Life on the Seesaw – Rethinking Balance in a World on Tilt

If your quest for balance feels like being at the park on a seesaw with a giant kid on the other side—where you long to dangle in that light, euphoric joy but instead keep slamming up and down—you’re not alone.

You’ve got company.
Not just in the metaphoric “Big Bad” of one of life’s domains—Time Management & Life Dynamics, Family & Community Connectedness, Physical Well-being, Mental Well-being, Career & Lifelong Learning, Financial Management, Core or Spiritual Development—sitting heavy on the other end of your seesaw and calling the shots.

You’ve got hoards of fellow humans trying to find equilibrium while facing circumstances that, in many ways, are unprecedented.

Anxiety and depression are skyrocketing. We find ourselves living in the extremes.
There is a bounty of information and resources, yet a dire lack of wisdom and application.
The coveted “work from home” quietly morphed into “live at work.”

Then there was the pandemic.
Necessary social distancing helped reduce infections—but it also pulled at something deep in us. Masks, while useful, added extra load to our already overworked nervous systems. They made it harder to read nonverbal facial cues, and that matters because facial expression is a huge part of how we connect and feel safe. Our anterior cingulate cortex—the brain region involved in detecting errors and conflict—doesn’t love it when it can’t clearly distinguish one thing from another.

The result?
More arousal. More misread signals. More friction in moments that were already fragile.

And you might be like me—weary of the list.
Weary of hearing what’s wrong.
Weary of how much is out of our control.

So I often come back to this prayer:

“God, grant me the serenity to accept the things I cannot change,
the courage to change the things I can,
and the wisdom to know the difference.”

Many of us are feeling out of balance. So here’s the real question:

If so much is out of our control, what then can we change?

One starting point:
How we see balance.
How we seek balance.

I’m not here to hand you a GPS pin labeled “Perfectly Balanced Life – Turn Here.” I’m inviting you instead to rethink the whole concept with me. To consider that balance may not be a static destination or a flawless daily schedule, but something far more dynamic, humble, and alive.

This series is about that rethink.

We’ll explore:

  • What balance actually is (and what it isn’t).

  • The “lesser goals” that quietly steal our focus.

  • Why your design and purpose shape what balance must look like for you.

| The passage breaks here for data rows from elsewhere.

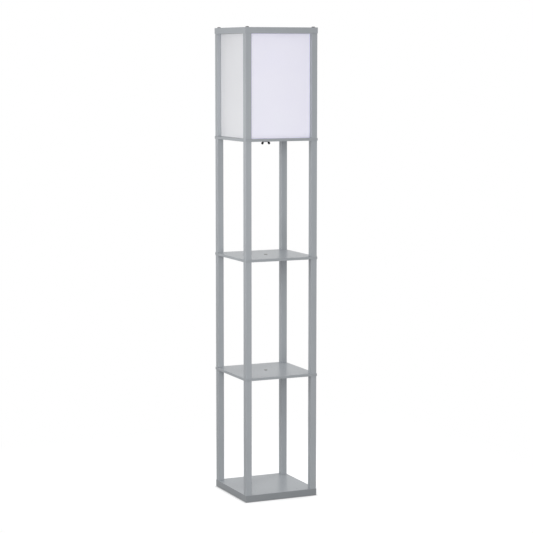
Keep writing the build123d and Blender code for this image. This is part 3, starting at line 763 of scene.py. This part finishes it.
lit_floor = add_node(floor_tree, "ShaderNodeBsdfDiffuse", {"Color": lit_floor_grey})
lift = add_node(floor_tree, "ShaderNodeEmission", {"Color": pure_white, "Strength": floor_lift})
white = add_node(floor_tree, "ShaderNodeEmission", {"Color": pure_white, "Strength": 1.0})
lifted = add_node(floor_tree, "ShaderNodeAddShader", {0: lit_floor.outputs[0], 1: lift.outputs[0]})
near = add_node(floor_tree, "ShaderNodeMixShader",
                {0: contact, 1: matt_floor.outputs[0], 2: lifted.outputs[0]})
shown = add_node(floor_tree, "ShaderNodeMixShader", {0: far, 1: near.outputs[0], 2: white.outputs[0]})
surface = add_node(floor_tree, "ShaderNodeMixShader",
                   {0: seen_directly(floor_tree), 1: matt_floor.outputs[0], 2: shown.outputs[0]})
add_node(floor_tree, "ShaderNodeOutputMaterial", {"Surface": surface.outputs[0]})
floor.data.materials.append(floor_paint)

world = bpy.data.worlds.new("studio")
bpy.context.scene.world = world
world.use_nodes = True
world_tree = world.node_tree
world_tree.nodes.clear()
ambient = add_node(world_tree, "ShaderNodeBackground", {"Color": ambient_tint, "Strength": ambient_strength})
surround = add_node(world_tree, "ShaderNodeBackground", {"Color": pure_white, "Strength": 1.0})
backdrop = add_node(world_tree, "ShaderNodeMixShader",
                    {0: seen_directly(world_tree), 1: ambient.outputs[0], 2: surround.outputs[0]})
add_node(world_tree, "ShaderNodeOutputWorld", {"Surface": backdrop.outputs[0]})

# Each lamp's place, the point it faces, its width in metres and its power in watts. The lamps don't show
# in reflections.
studio_lamps = {
    "side_lamp": ((-1.05, -0.12, 1.26), (0, 0, 1.1), 0.5, 3.1),
    "low_lamp": ((-0.9, -1.65, 0.25), (0, 0, 0.25), 0.7, 6.2),
    "near_lamp": ((-0.75, -1.3, 1.4), (0, 0, 1.4), 0.6, 3.1),
    "front_lamp": ((-2.0, -4.5, 1.5), (0, 0, 0.8), 1.6, 50.0),
    "right_lamp": ((3.2, 1.6, 1.8), (0, 0, 1.0), 1.4, 40.0),
    "back_lamp": ((-1.0, 4.5, 1.5), (0, 0, 0.8), 1.6, 50.0),
}
for lamp_name, (place, target, lamp_size, power) in studio_lamps.items():
    light = bpy.data.lights.new(lamp_name, "AREA")
    light.shape = "DISK"
    light.size = lamp_size
    light.energy = power
    lamp = bpy.data.objects.new(lamp_name, light)
    bpy.context.collection.objects.link(lamp)
    lamp.location = place
    lamp.rotation_euler = (Vector(target) - Vector(place)).to_track_quat("-Z", "Y").to_euler()
    lamp.visible_glossy = False

# The camera stands 24 degrees to the left of the lamp's front, level with the lamp box, and looks a
# little down.
camera_azimuth = math.radians(24.105)
camera_distance = 6.173
camera_height = 1.504
camera_aim = Vector((0.003, 0.0, 0.785))
camera_lens = 122.4
camera_data = bpy.data.cameras.new("camera")
camera_data.lens = camera_lens
camera = bpy.data.objects.new("camera", camera_data)
bpy.context.collection.objects.link(camera)
camera.location = (
    -camera_distance * math.sin(camera_azimuth), -camera_distance * math.cos(camera_azimuth),
    camera_height,
)
camera.rotation_euler = (camera_aim - camera.location).to_track_quat("-Z", "Y").to_euler()
bpy.context.scene.camera = camera
bpy.context.scene.view_settings.view_transform = "Standard"
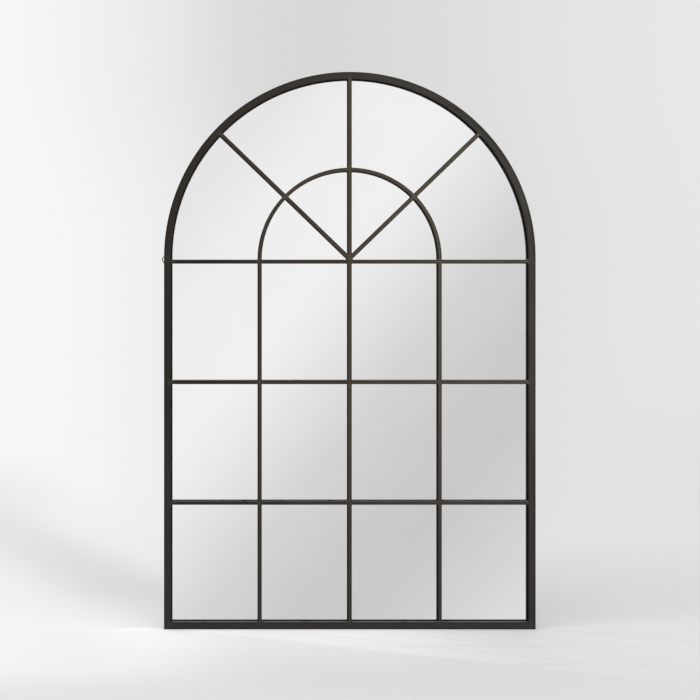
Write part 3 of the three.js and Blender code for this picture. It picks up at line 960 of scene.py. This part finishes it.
# %% Arched sheets
SIDE_STEPS = 12
GLASS = 4.0
SILVER_INSET = 2.65
BOARD_THICK = 4.0
GLASS_FRONT = BAR_BACK + TAPE
GLASS_BACK = GLASS_FRONT + GLASS
SILVER_DEPTH = GLASS_FRONT + SILVER_INSET
BOARD_BACK = GLASS_BACK + BOARD_THICK
GLASS_REACH = INSIDE - EDGE_GAP
BOARD_REACH = GLASS_REACH - 1.0


def arched_outline(radius, foot, inset):
    """Points round an arched sheet, from the right foot over the top to the left foot."""
    reach, low = radius - inset, foot + inset
    side = [at(reach, low + (SPRINGING - low) * k / SIDE_STEPS) for k in range(SIDE_STEPS)]
    turns = [heading(180 * k / ARCH_STEPS) for k in range(ARCH_STEPS + 1)]
    head = [at(0, SPRINGING) + out * reach for out in turns]
    return [*side, *head, *(at(-p.x, p.z) for p in reversed(side))]


def arched_sheet(radius, front, back, arris, first=0, sides=0, last=0):
    """A sheet with a softened edge. The finishes are those of its front, edge and back."""
    blank = Blank()
    levels = [(arris, front), (0.0, front + arris), (0.0, back - arris), (arris, back)]
    rings = []
    for inset, depth in levels:
        outline = arched_outline(radius, GLASS_FOOT, inset)
        rings.append(blank.add([p + DEEP * depth for p in outline]))
    blank.join(rings, first, sides, last)
    return blank


mirror = arched_sheet(GLASS_REACH, SILVER_DEPTH, GLASS_BACK, 0.4, first=0, sides=1, last=2)
make_piece("mirror_sheet", mirror, MIRROR_FINISHES, "mirror", ["mirror_glass"], crease=20)
board = arched_sheet(BOARD_REACH, GLASS_BACK, BOARD_BACK, 0.5)
make_piece("hardboard_back", board, [BOARD], "backing_board", ["backing_board"], crease=30)
print("mirror and board reach", round(GLASS_REACH, 1), "and", round(BOARD_REACH, 1), "mm")

# %% Setting blocks
BLOCK_EDGE = 0.5
BLOCK_DRAW = 0.94
for side in ("left", "right"):
    node = f"setting_block_{side}"
    low, high = span(node)
    heart = (low + high) / 2
    section = rounded_section(low.y, high.y, low.z, high.z, 0.4, steps=2, rest=0.2)
    near_ends = [(low.x + BLOCK_EDGE, 1.0), (high.x - BLOCK_EDGE, 1.0)]
    stations = []
    for x, size in [(low.x, BLOCK_DRAW), *near_ends, (high.x, BLOCK_DRAW)]:
        shaped = [
            (heart.y + (u - heart.y) * size, heart.z + (v - heart.z) * size, worn)
            for u, v, worn in section
        ]
        stations.append((shaped, RIGHT * x, DEEP, UP))
    block = Blank()
    block.sweep(stations)
    make_piece(f"rubber_block_{side}", block, [RUBBER], "rubber", [node])
print("setting blocks: 2")

# %% [markdown]
# ## Screws
#
# All fifteen screws have a pan head with a cross recess. The head is a turned shape, so
# its outline is spun round the axis. The recess is cut with a Boolean, which costs little
# because only two sizes are made: the rest are copies that are moved into place.

# %% A turned screw with a cross recess
SCREW_SIDES = 32
THREAD_PITCH = 0.9


def spin(blank, outline):
    """Turns (radius, height) points round the Y axis."""
    turns = [2 * math.pi * k / SCREW_SIDES for k in range(SCREW_SIDES)]
    rings = []
    for radius, height in outline:
        points = [(radius * math.cos(t), height, radius * math.sin(t)) for t in turns]
        rings.append(blank.add(points, [1.0 if height > 0 else 0.0] * SCREW_SIDES))
    blank.join(rings)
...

  • Why balance is dynamic, not static.

  • And why consistency—not perfection—is where the real traction lives.

For now, let’s start simple:
Balance might not be about finally getting the seesaw to freeze.
It might be about learning how to move with the weight on the other side without losing yourself.

Before You Take the Next Step: Reflection & Action

Use these questions as a quiet audit. Evidence from coaching and behavior change research tells us that naming what’s real is often the first effective step toward change.

  • On a scale from 0–10, how “slammed around” do you feel by life right now (0 = fully grounded, 10 = constant whiplash)? What makes you choose that number?

  • When you think about balance, what picture comes to mind—a schedule, a feeling, a bank account number, a title, a season? Is that picture serving you or quietly stressing you?

  • Which of your life domains feels like the “giant kid” on the seesaw right now—Time, Family & Community, Physical, Mental, Career & Learning, Financial, Core/Spiritual? What is it demanding from you?

  • If you could only change one thing about how you’re pursuing balance over the next 30 days, what would be the most impactful shift?

  • Complete this sentence in your journal:

    “If balance wasn’t about perfection but about steady movement in the right direction, I would start by ________.”